-- begin --

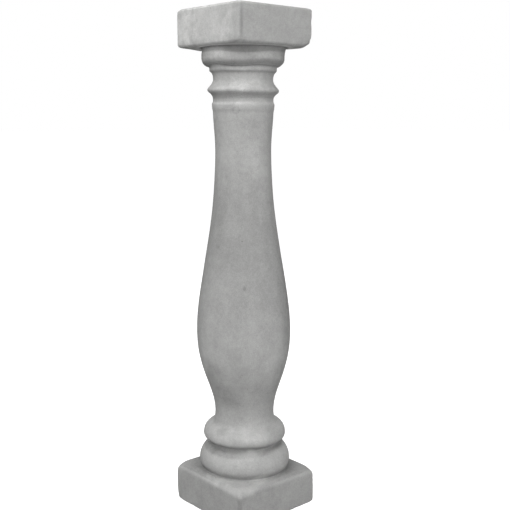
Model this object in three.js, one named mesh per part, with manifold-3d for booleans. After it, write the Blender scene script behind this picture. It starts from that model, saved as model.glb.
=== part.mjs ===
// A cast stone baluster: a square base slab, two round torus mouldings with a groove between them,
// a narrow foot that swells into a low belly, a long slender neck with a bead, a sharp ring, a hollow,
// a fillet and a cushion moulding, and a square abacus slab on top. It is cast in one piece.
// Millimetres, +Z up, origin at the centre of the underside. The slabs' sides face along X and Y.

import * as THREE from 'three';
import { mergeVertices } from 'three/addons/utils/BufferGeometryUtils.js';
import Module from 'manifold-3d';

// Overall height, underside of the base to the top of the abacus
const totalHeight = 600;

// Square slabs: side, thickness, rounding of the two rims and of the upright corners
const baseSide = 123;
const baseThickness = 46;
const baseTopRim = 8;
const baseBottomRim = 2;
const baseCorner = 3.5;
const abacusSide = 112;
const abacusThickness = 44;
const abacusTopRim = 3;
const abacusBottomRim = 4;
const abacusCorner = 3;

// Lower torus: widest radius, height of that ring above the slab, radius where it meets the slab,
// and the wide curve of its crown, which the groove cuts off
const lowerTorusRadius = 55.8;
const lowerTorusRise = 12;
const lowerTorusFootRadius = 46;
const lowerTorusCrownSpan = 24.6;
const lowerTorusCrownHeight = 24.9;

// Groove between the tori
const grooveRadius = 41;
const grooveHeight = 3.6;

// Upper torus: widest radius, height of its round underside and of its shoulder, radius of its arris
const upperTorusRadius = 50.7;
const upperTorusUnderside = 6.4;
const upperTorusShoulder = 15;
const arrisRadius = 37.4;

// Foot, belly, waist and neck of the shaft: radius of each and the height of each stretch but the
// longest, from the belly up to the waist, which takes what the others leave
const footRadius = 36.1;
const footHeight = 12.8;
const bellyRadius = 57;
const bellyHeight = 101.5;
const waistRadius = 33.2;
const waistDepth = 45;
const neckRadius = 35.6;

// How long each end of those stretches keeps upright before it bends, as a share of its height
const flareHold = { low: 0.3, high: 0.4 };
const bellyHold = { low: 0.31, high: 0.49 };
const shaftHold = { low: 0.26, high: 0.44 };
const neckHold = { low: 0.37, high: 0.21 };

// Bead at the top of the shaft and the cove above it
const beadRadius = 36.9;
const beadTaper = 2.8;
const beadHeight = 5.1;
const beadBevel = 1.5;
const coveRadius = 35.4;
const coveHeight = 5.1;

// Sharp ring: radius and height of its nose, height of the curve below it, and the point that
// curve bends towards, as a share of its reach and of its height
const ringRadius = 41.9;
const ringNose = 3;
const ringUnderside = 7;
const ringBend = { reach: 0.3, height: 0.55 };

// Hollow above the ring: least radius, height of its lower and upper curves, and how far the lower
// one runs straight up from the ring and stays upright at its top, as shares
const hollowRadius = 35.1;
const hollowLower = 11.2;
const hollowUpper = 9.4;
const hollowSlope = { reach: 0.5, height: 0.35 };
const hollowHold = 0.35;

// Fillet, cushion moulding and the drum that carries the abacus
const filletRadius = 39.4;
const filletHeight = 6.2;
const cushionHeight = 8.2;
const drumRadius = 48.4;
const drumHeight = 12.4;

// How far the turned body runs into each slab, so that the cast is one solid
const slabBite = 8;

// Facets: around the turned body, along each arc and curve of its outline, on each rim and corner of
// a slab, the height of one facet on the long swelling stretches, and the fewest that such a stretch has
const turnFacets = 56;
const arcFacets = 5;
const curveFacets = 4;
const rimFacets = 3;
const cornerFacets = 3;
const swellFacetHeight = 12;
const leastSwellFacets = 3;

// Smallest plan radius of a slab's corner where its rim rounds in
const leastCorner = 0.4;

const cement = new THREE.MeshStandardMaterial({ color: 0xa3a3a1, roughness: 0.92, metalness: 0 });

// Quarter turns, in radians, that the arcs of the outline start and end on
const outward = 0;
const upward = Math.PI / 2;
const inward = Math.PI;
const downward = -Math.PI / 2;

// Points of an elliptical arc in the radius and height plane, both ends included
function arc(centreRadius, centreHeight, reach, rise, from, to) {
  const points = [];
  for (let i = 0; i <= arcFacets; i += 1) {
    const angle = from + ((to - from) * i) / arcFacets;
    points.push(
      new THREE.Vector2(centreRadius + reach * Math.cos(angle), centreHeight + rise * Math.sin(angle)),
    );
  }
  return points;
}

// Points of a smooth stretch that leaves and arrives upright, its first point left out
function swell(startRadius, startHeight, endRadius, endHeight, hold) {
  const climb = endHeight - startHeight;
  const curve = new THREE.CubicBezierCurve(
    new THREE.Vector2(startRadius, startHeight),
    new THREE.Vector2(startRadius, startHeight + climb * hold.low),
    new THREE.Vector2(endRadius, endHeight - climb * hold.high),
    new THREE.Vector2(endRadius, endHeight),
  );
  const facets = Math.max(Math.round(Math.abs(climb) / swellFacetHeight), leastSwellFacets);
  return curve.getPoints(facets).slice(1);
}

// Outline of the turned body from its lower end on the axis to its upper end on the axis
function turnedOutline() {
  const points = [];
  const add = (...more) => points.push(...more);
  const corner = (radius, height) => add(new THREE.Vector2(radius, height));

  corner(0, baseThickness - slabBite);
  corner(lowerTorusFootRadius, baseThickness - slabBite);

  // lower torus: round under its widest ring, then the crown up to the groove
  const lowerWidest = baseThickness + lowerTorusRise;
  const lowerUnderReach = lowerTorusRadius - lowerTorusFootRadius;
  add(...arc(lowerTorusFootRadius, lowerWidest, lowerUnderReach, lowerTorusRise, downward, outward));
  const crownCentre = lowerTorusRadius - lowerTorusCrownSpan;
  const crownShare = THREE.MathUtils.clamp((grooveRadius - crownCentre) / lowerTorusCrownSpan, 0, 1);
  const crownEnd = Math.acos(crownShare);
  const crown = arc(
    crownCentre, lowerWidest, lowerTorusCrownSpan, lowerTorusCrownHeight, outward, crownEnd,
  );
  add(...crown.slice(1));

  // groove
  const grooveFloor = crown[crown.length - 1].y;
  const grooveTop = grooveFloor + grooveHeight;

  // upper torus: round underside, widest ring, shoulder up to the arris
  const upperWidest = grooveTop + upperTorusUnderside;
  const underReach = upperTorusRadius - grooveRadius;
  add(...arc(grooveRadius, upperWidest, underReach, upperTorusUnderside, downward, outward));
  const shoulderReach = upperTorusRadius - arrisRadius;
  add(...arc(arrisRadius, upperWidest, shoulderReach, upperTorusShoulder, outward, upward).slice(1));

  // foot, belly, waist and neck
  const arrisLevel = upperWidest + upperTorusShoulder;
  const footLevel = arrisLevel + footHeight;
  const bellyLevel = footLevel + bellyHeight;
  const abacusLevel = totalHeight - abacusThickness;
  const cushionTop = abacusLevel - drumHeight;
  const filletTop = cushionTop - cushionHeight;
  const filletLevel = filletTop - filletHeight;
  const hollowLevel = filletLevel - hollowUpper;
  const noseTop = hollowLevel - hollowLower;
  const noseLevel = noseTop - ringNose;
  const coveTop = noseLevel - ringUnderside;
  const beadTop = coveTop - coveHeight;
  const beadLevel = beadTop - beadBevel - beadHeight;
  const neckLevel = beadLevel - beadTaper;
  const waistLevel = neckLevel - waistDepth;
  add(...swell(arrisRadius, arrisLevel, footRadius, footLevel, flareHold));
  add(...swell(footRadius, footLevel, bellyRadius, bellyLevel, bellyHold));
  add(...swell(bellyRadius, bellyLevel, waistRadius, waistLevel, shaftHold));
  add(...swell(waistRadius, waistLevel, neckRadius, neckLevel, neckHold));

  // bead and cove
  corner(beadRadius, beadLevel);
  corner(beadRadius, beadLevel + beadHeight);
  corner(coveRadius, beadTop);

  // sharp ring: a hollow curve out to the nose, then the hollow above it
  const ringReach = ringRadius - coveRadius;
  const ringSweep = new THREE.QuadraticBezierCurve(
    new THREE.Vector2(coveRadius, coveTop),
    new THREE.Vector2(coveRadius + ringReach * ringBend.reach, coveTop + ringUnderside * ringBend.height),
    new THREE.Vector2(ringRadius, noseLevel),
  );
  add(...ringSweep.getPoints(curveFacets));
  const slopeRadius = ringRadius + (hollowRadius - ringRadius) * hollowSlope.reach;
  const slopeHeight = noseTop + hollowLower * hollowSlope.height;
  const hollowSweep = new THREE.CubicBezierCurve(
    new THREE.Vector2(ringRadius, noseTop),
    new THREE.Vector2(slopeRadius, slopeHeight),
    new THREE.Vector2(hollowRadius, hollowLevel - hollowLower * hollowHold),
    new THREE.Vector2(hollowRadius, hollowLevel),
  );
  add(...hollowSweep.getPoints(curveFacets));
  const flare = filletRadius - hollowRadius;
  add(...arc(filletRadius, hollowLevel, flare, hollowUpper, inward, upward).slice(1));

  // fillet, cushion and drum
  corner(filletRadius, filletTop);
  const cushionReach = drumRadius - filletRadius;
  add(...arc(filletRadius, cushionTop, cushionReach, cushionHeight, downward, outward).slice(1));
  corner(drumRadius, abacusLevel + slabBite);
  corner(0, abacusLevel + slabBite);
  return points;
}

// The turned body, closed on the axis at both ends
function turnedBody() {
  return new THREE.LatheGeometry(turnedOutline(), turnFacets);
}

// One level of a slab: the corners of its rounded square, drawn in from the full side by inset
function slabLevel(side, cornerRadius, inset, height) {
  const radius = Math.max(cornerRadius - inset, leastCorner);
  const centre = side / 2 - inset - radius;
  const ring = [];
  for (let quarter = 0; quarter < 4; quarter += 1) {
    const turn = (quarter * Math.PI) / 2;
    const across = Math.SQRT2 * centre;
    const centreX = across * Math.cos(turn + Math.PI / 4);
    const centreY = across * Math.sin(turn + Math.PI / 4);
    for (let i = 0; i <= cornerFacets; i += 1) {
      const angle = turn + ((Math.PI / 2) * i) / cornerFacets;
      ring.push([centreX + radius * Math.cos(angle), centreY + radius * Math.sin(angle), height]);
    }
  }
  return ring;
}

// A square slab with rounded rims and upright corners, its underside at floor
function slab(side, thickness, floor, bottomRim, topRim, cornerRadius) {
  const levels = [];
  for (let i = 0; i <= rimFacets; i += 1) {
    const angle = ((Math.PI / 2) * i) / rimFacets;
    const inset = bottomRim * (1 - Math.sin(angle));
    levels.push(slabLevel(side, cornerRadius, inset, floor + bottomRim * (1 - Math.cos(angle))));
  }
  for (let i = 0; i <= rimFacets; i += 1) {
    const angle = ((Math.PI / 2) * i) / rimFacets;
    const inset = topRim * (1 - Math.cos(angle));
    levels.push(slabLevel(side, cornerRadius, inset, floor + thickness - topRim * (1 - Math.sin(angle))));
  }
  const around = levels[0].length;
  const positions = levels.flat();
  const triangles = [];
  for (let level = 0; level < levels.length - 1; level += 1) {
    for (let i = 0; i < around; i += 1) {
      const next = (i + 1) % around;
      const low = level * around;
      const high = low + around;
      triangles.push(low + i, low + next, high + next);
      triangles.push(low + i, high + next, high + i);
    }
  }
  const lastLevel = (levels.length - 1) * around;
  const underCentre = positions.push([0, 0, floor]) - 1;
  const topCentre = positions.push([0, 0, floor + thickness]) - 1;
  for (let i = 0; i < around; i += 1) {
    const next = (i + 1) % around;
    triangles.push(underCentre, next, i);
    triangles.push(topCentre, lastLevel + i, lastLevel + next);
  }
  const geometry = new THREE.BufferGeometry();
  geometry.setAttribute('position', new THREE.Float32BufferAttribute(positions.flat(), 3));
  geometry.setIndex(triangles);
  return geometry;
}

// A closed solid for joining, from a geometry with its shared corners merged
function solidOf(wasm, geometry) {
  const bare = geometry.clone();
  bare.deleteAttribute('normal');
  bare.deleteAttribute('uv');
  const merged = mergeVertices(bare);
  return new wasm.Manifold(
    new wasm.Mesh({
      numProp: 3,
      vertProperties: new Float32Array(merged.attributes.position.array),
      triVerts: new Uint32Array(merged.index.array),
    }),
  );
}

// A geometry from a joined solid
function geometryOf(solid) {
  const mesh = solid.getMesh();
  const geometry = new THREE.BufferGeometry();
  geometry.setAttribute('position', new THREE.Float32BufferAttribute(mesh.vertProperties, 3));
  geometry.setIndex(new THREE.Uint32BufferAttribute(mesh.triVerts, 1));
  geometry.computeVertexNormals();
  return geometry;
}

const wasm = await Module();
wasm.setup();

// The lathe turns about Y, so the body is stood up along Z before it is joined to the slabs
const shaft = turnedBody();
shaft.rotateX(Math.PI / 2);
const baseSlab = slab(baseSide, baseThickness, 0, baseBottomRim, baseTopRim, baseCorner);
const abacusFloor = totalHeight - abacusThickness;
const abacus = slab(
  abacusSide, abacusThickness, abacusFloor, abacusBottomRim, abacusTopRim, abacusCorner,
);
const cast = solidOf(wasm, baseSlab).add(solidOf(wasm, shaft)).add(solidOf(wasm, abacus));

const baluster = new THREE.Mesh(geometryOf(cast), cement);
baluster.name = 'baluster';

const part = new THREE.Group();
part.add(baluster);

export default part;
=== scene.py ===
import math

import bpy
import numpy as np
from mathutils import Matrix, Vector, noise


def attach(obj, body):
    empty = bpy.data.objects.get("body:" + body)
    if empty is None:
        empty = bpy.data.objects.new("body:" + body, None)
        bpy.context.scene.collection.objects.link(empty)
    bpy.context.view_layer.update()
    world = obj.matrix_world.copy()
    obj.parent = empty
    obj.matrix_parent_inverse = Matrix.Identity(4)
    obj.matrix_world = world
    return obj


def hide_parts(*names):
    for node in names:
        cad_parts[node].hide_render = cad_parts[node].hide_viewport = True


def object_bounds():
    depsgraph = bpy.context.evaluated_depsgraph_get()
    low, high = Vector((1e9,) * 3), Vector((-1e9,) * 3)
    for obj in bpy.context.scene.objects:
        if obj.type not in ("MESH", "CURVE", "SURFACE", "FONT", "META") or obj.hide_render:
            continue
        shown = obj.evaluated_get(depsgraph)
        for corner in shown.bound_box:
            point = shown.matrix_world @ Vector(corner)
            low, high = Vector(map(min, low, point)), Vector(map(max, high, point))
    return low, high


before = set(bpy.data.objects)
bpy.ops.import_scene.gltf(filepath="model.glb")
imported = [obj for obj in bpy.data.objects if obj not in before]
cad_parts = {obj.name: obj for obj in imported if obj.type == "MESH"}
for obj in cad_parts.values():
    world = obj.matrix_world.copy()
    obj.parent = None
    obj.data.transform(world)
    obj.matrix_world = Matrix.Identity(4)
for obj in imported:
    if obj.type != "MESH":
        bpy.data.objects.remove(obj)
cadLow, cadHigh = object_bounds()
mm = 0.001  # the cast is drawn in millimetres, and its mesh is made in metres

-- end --

INSTRUCTIONS TO FOLLOW: Return, unchanged, the run of lines above that opens with the line containing "const baluster = new" and closes with the line containing "for node in". Include both.

EXERCISE RESPONSE:
const baluster = new THREE.Mesh(geometryOf(cast), cement);
baluster.name = 'baluster';

const part = new THREE.Group();
part.add(baluster);

export default part;
=== scene.py ===
import math

import bpy
import numpy as np
from mathutils import Matrix, Vector, noise


def attach(obj, body):
    empty = bpy.data.objects.get("body:" + body)
    if empty is None:
        empty = bpy.data.objects.new("body:" + body, None)
        bpy.context.scene.collection.objects.link(empty)
    bpy.context.view_layer.update()
    world = obj.matrix_world.copy()
    obj.parent = empty
    obj.matrix_parent_inverse = Matrix.Identity(4)
    obj.matrix_world = world
    return obj


def hide_parts(*names):
    for node in names:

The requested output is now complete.